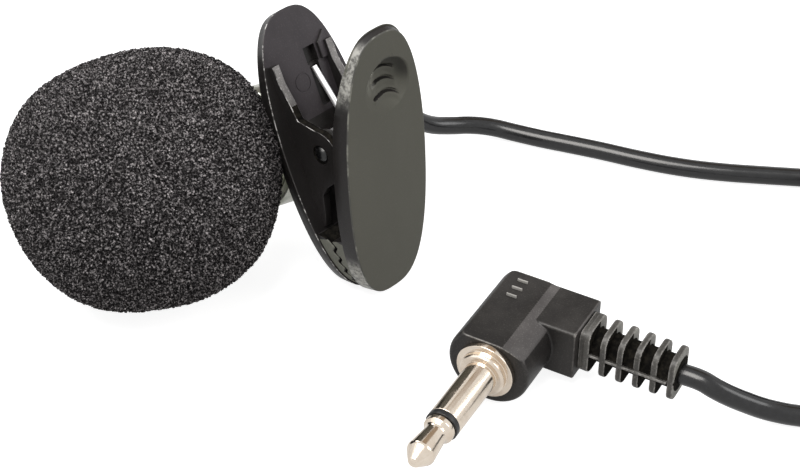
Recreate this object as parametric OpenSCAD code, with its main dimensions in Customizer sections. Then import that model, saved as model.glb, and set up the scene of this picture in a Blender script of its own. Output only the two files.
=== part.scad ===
// Lavalier microphone: foam windscreen on a slim metal barrel, a sprung collar clip on a
// swivelling ring, and a thin lead with a right-angle 3.5 mm mono plug.
// Millimetres, +Z up. The clip's pivot pin lies along Y and the front jaw faces +X.

/* [Windscreen] */
// Radius of the foam ball at its widest
foam_r = 14; // [13:0.1:14.2]
// Length from the widest place to the front of the foam
foam_front = 14.8; // [12:0.5:20]
// Length from the widest place towards the open neck, if the ball were whole
foam_back = 14.2; // [12.5:0.1:14.4]
// Radius at which the ball is cut off round the barrel
foam_neck_r = 7.2; // [6.6:0.1:9]
// Distance from the holder ring to the widest place of the foam
foam_seat = 17.1; // [17:0.1:20]

/* [Barrel] */
// Outer radius of the metal barrel
barrel_r = 5.85; // [5:0.05:6.2]
// Wall of the metal barrel
barrel_wall = 0.7; // [0.5:0.05:0.9]
// Length of the barrel in front of the holder ring
barrel_front = 16; // [15:0.5:18]
// Length of the barrel behind the holder ring
barrel_back = 8; // [6:0.5:9]
// Thickness of the grille that closes the front
grille_t = 0.7; // [0.5:0.1:1.2]
// Height of the grille above the barrel's front edge
grille_rise = 1.7; // [1.2:0.1:2.5]
// Radius of the grille's sound holes
grille_hole_r = 0.55; // [0.3:0.05:0.7]
// Number of sound holes round the middle one
grille_holes = 8; // [4:1:9]
// Thickness of the rear cap's flange
rear_cap_t = 1.4; // [0.8:0.1:2]
// Length of the cable boot behind the cap
boot_l = 7.6; // [5:0.2:9]

/* [Capsule] */
// Wall of the rubber sleeve round the electret capsule
gasket_wall = 0.5; // [0.4:0.05:1.5]
// Length of the capsule's can
can_l = 6.7; // [5:0.1:7]
// Wall of the can
can_wall = 0.3; // [0.2:0.05:0.4]
// Depth of the can below the barrel's front edge
can_sink = 1.4; // [1.3:0.1:2]
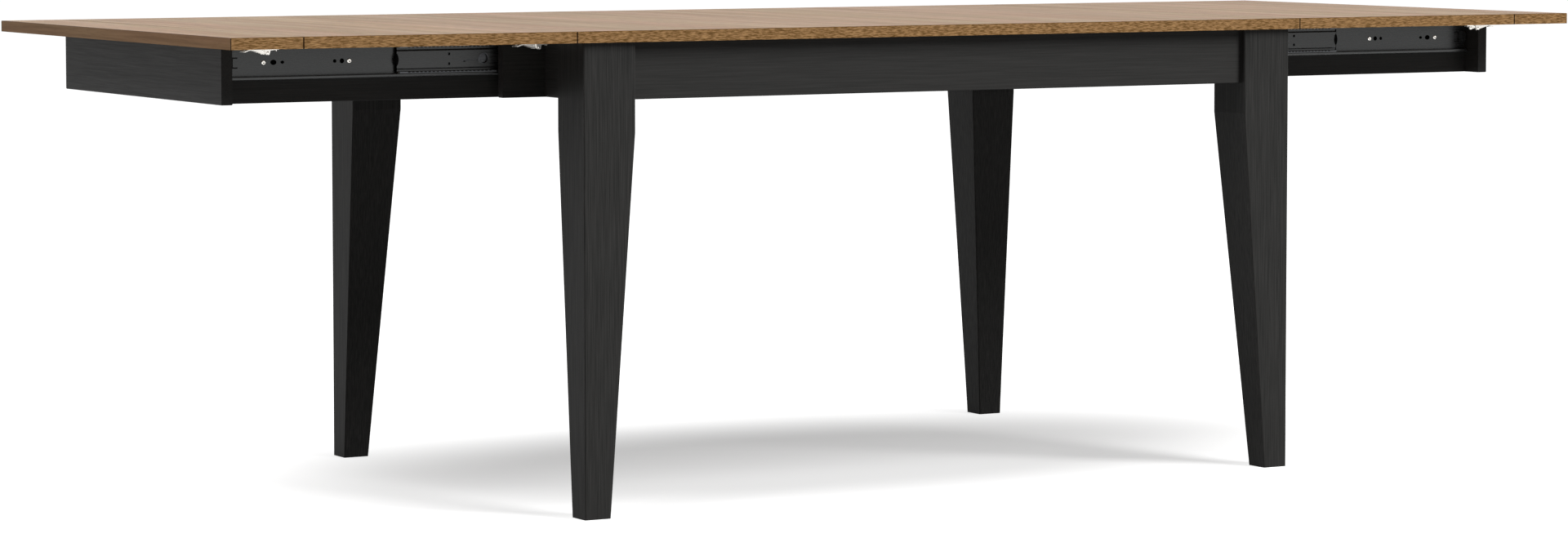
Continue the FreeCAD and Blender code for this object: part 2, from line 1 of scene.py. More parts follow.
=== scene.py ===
"""Looks for the extension dining table: its wood and metal finishes, the slides' balls and the fasteners."""

import math

import bmesh
import bpy
from bpy.props import FloatProperty, FloatVectorProperty, IntProperty, PointerProperty, StringProperty
from mathutils import Euler, Matrix, Vector


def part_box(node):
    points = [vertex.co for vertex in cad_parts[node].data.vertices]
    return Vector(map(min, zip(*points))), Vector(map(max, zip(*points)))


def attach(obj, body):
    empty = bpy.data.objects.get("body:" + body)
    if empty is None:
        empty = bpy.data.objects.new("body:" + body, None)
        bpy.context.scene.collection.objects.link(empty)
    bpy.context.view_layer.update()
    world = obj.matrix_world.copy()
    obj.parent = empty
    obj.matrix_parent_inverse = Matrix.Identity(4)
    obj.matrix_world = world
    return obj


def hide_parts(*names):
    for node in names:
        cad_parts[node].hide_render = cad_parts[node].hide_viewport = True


bl_info = {
    "name": "Extension Dining Table",
    "version": (1, 0, 0),
    "blender": (4, 5, 0),
    "location": "View3D > Sidebar > Dining Table",
    "description": "Finishes the wood and metal of an extension dining table and adds its small hardware",
    "category": "Object",
}

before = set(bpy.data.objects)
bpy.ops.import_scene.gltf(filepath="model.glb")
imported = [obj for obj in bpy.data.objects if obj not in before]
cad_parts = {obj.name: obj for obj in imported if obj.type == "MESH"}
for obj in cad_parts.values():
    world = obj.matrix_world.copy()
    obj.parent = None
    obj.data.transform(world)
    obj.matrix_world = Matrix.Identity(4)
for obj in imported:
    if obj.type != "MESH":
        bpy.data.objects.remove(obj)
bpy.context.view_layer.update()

MM = 0.001
SIDES = {"left": -1, "right": 1}
ROWS = {"front": -1, "back": 1}

# ---- places read from the frame, at the right-hand back corner -----------------------------------
panel_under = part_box("main_top")[0].z
rail_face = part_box("moving_rail_back_right")[1].y
outer_low, outer_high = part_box("slide_outer_right")
middle_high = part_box("slide_middle_right")[1]
cage_low, cage_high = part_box("ball_cages_outer_right")
slide_z = (outer_low.z + outer_high.z) / 2

# ---- fixed sizes of the small hardware -----------------------------------------------------------
# the slides: depths are measured from the moving rail
OUTER_WEB = 1.5 * MM        # to the front of the outer member's web
# painted shade: dark discs at the outer member's holes, just proud of its web, some of them oval
HOLE_SHADES = [                   # from the outer member's outboard end, half width, half height
    (79.8 * MM, 5.0 * MM, 4.0 * MM),
    (94.7 * MM, 3.0 * MM, 2.4 * MM),
    (182.1 * MM, 2.8 * MM, 2.8 * MM),
    (194.2 * MM, 3.6 * MM, 3.8 * MM),
]
SHADE_DISC_DEPTH = 0.4 * MM
SHADE_DISC_STEPS = 32
SCREW_HEIGHT = 1.35 * MM
SCREW_STEPS = 20
GREASE_BEAD = 0.3 * MM
END_SHADE_BACK = 4.2 * MM      # to the back of the black strip of painted shade on the middle member's end
END_SHADE_THICKNESS = 1.0 * MM
END_SHADE_HEIGHT = 37.0 * MM
END_SHADE_EASE = 0.2 * MM
RIM = [                     # beyond the latch hole's edge, height above the web
    (0.0, 0.0),
    (0.15 * MM, 0.18 * MM),
    (0.6 * MM, 0.22 * MM),
    (1.1 * MM, 0.16 * MM),
    (1.3 * MM, 0.0),
    (0.0, 0.0),
]
RIM_STEPS = 36

# the latches: places are from the seam outboard, from the latch's middle, and down from the panel
RIVET = [                   # radius, height above the ear
    (0, 0.7 * MM),
    (1.4 * MM, 0.6 * MM),
    (2.0 * MM, 0),
    (1.7 * MM, 0),
    (1.7 * MM, -3.2 * MM),
    (0, -3.2 * MM),
]
WIRE_END = [                # radius, height above the lever's cheek
    (0, 0.15 * MM),
    (1.1 * MM, 0.15 * MM),
    (1.25 * MM, 0),
    (1.25 * MM, -2.6 * MM),
    (0, -2.6 * MM),
]
RIVET_PLACE = (9.5 * MM, 11.0 * MM, 9.4 * MM)
WIRE_PLACE = (17.0 * MM, 9.3 * MM, 6.6 * MM)
PLATE_SCREW_PLACES = [(27.0 * MM, 11.2 * MM, 1.5 * MM), (39.0 * MM, 11.2 * MM, 1.5 * MM)]
KEEPER_SCREW_PLACE = (-18.5 * MM, 4.5 * MM, 1.3 * MM)
PLATE_SCREW_RADIUS = 2.6 * MM
PLATE_SCREW_HEIGHT = 1.1 * MM

# the leg bolts: places are along the bolt, from the leg's inner corner inwards
BLOCK_INSIDE = 30 * MM      # to the inner face of the corner block
BOLT_STANDS_OUT = 13 * MM   # from that face to the bolt's end
BOLT_LENGTH = 60 * MM
BOLT_EASE = 0.6 * MM
WASHER_RADIUS = 9 * MM
WASHER_THICKNESS = 1.6 * MM
NUT_HEIGHT = 6.5 * MM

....

**Your task:** What do the records say? Quote them all exactly.

**Complete output:**
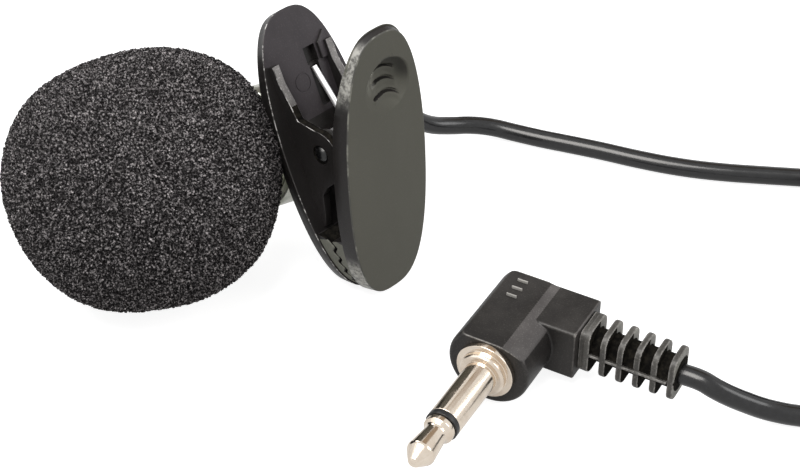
Recreate this object as parametric OpenSCAD code, with its main dimensions in Customizer sections. Then import that model, saved as model.glb, and set up the scene of this picture in a Blender script of its own. Output only the two files.
=== part.scad ===
// Lavalier microphone: foam windscreen on a slim metal barrel, a sprung collar clip on a
// swivelling ring, and a thin lead with a right-angle 3.5 mm mono plug.
// Millimetres, +Z up. The clip's pivot pin lies along Y and the front jaw faces +X.

/* [Windscreen] */
// Radius of the foam ball at its widest
foam_r = 14; // [13:0.1:14.2]
// Length from the widest place to the front of the foam
foam_front = 14.8; // [12:0.5:20]
// Length from the widest place towards the open neck, if the ball were whole
foam_back = 14.2; // [12.5:0.1:14.4]
// Radius at which the ball is cut off round the barrel
foam_neck_r = 7.2; // [6.6:0.1:9]
// Distance from the holder ring to the widest place of the foam
foam_seat = 17.1; // [17:0.1:20]

/* [Barrel] */
// Outer radius of the metal barrel
barrel_r = 5.85; // [5:0.05:6.2]
// Wall of the metal barrel
barrel_wall = 0.7; // [0.5:0.05:0.9]
// Length of the barrel in front of the holder ring
barrel_front = 16; // [15:0.5:18]
// Length of the barrel behind the holder ring
barrel_back = 8; // [6:0.5:9]
// Thickness of the grille that closes the front
grille_t = 0.7; // [0.5:0.1:1.2]
// Height of the grille above the barrel's front edge
grille_rise = 1.7; // [1.2:0.1:2.5]
// Radius of the grille's sound holes
grille_hole_r = 0.55; // [0.3:0.05:0.7]
// Number of sound holes round the middle one
grille_holes = 8; // [4:1:9]
// Thickness of the rear cap's flange
rear_cap_t = 1.4; // [0.8:0.1:2]
// Length of the cable boot behind the cap
boot_l = 7.6; // [5:0.2:9]

/* [Capsule] */
// Wall of the rubber sleeve round the electret capsule
gasket_wall = 0.5; // [0.4:0.05:1.5]
// Length of the capsule's can
can_l = 6.7; // [5:0.1:7]
// Wall of the can
can_wall = 0.3; // [0.2:0.05:0.4]
// Depth of the can below the barrel's front edge
can_sink = 1.4; // [1.3:0.1:2]
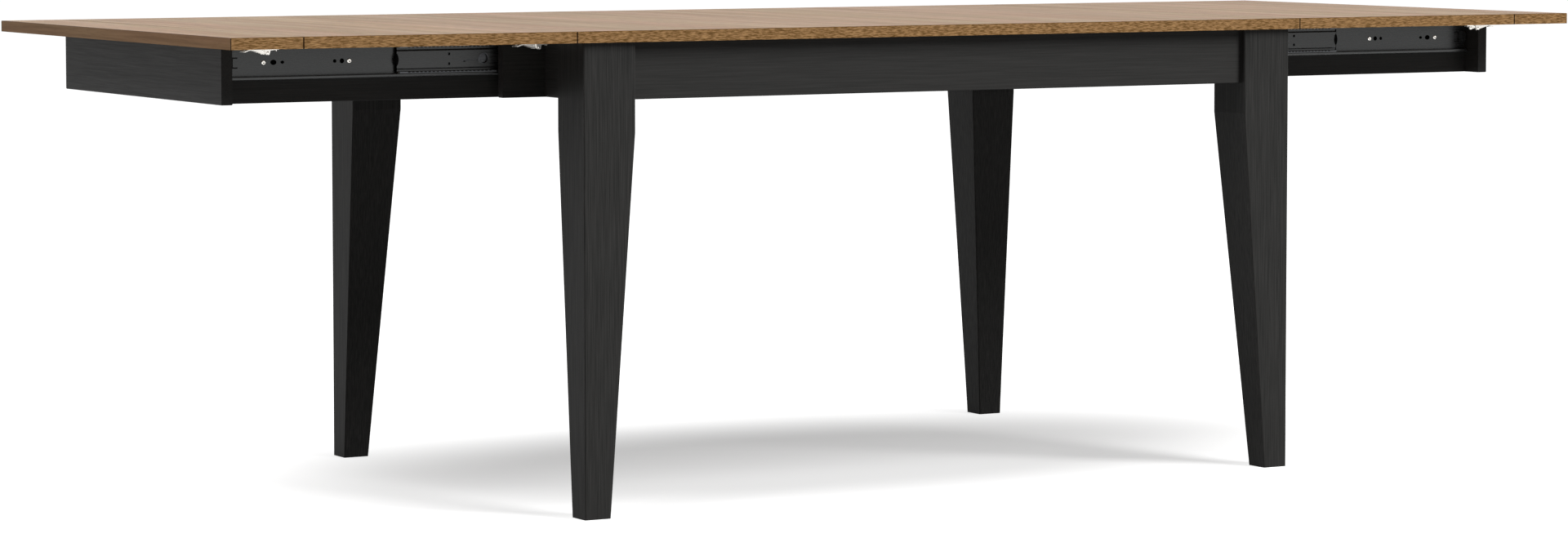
Continue the FreeCAD and Blender code for this object: part 2, from line 1 of scene.py. More parts follow.
=== scene.py ===
"""Looks for the extension dining table: its wood and metal finishes, the slides' balls and the fasteners."""

import math

import bmesh
import bpy
from bpy.props import FloatProperty, FloatVectorProperty, IntProperty, PointerProperty, StringProperty
from mathutils import Euler, Matrix, Vector


def part_box(node):
    points = [vertex.co for vertex in cad_parts[node].data.vertices]
    return Vector(map(min, zip(*points))), Vector(map(max, zip(*points)))


def attach(obj, body):
    empty = bpy.data.objects.get("body:" + body)
    if empty is None:
        empty = bpy.data.objects.new("body:" + body, None)
        bpy.context.scene.collection.objects.link(empty)
    bpy.context.view_layer.update()
    world = obj.matrix_world.copy()
    obj.parent = empty
    obj.matrix_parent_inverse = Matrix.Identity(4)
    obj.matrix_world = world
    return obj


def hide_parts(*names):
    for node in names:
        cad_parts[node].hide_render = cad_parts[node].hide_viewport = True


bl_info = {
    "name": "Extension Dining Table",
    "version": (1, 0, 0),
    "blender": (4, 5, 0),
    "location": "View3D > Sidebar > Dining Table",
    "description": "Finishes the wood and metal of an extension dining table and adds its small hardware",
    "category": "Object",
}

before = set(bpy.data.objects)
bpy.ops.import_scene.gltf(filepath="model.glb")
imported = [obj for obj in bpy.data.objects if obj not in before]
cad_parts = {obj.name: obj for obj in imported if obj.type == "MESH"}
for obj in cad_parts.values():
    world = obj.matrix_world.copy()
    obj.parent = None
    obj.data.transform(world)
    obj.matrix_world = Matrix.Identity(4)
for obj in imported:
    if obj.type != "MESH":
        bpy.data.objects.remove(obj)
bpy.context.view_layer.update()

MM = 0.001
SIDES = {"left": -1, "right": 1}
ROWS = {"front": -1, "back": 1}

# ---- places read from the frame, at the right-hand back corner -----------------------------------
panel_under = part_box("main_top")[0].z
rail_face = part_box("moving_rail_back_right")[1].y
outer_low, outer_high = part_box("slide_outer_right")
middle_high = part_box("slide_middle_right")[1]
cage_low, cage_high = part_box("ball_cages_outer_right")
slide_z = (outer_low.z + outer_high.z) / 2

# ---- fixed sizes of the small hardware -----------------------------------------------------------
# the slides: depths are measured from the moving rail
OUTER_WEB = 1.5 * MM        # to the front of the outer member's web
# painted shade: dark discs at the outer member's holes, just proud of its web, some of them oval
HOLE_SHADES = [                   # from the outer member's outboard end, half width, half height
    (79.8 * MM, 5.0 * MM, 4.0 * MM),
    (94.7 * MM, 3.0 * MM, 2.4 * MM),
    (182.1 * MM, 2.8 * MM, 2.8 * MM),
    (194.2 * MM, 3.6 * MM, 3.8 * MM),
]
SHADE_DISC_DEPTH = 0.4 * MM
SHADE_DISC_STEPS = 32
SCREW_HEIGHT = 1.35 * MM
SCREW_STEPS = 20
GREASE_BEAD = 0.3 * MM
END_SHADE_BACK = 4.2 * MM      # to the back of the black strip of painted shade on the middle member's end
END_SHADE_THICKNESS = 1.0 * MM
END_SHADE_HEIGHT = 37.0 * MM
END_SHADE_EASE = 0.2 * MM
RIM = [                     # beyond the latch hole's edge, height above the web
    (0.0, 0.0),
    (0.15 * MM, 0.18 * MM),
    (0.6 * MM, 0.22 * MM),
    (1.1 * MM, 0.16 * MM),
    (1.3 * MM, 0.0),
    (0.0, 0.0),
]
RIM_STEPS = 36

# the latches: places are from the seam outboard, from the latch's middle, and down from the panel
RIVET = [                   # radius, height above the ear
    (0, 0.7 * MM),
    (1.4 * MM, 0.6 * MM),
    (2.0 * MM, 0),
    (1.7 * MM, 0),
    (1.7 * MM, -3.2 * MM),
    (0, -3.2 * MM),
]
WIRE_END = [                # radius, height above the lever's cheek
    (0, 0.15 * MM),
    (1.1 * MM, 0.15 * MM),
    (1.25 * MM, 0),
    (1.25 * MM, -2.6 * MM),
    (0, -2.6 * MM),
]
RIVET_PLACE = (9.5 * MM, 11.0 * MM, 9.4 * MM)
WIRE_PLACE = (17.0 * MM, 9.3 * MM, 6.6 * MM)
PLATE_SCREW_PLACES = [(27.0 * MM, 11.2 * MM, 1.5 * MM), (39.0 * MM, 11.2 * MM, 1.5 * MM)]
KEEPER_SCREW_PLACE = (-18.5 * MM, 4.5 * MM, 1.3 * MM)
PLATE_SCREW_RADIUS = 2.6 * MM
PLATE_SCREW_HEIGHT = 1.1 * MM

# the leg bolts: places are along the bolt, from the leg's inner corner inwards
BLOCK_INSIDE = 30 * MM      # to the inner face of the corner block
BOLT_STANDS_OUT = 13 * MM   # from that face to the bolt's end
BOLT_LENGTH = 60 * MM
BOLT_EASE = 0.6 * MM
WASHER_RADIUS = 9 * MM
WASHER_THICKNESS = 1.6 * MM
NUT_HEIGHT = 6.5 * MM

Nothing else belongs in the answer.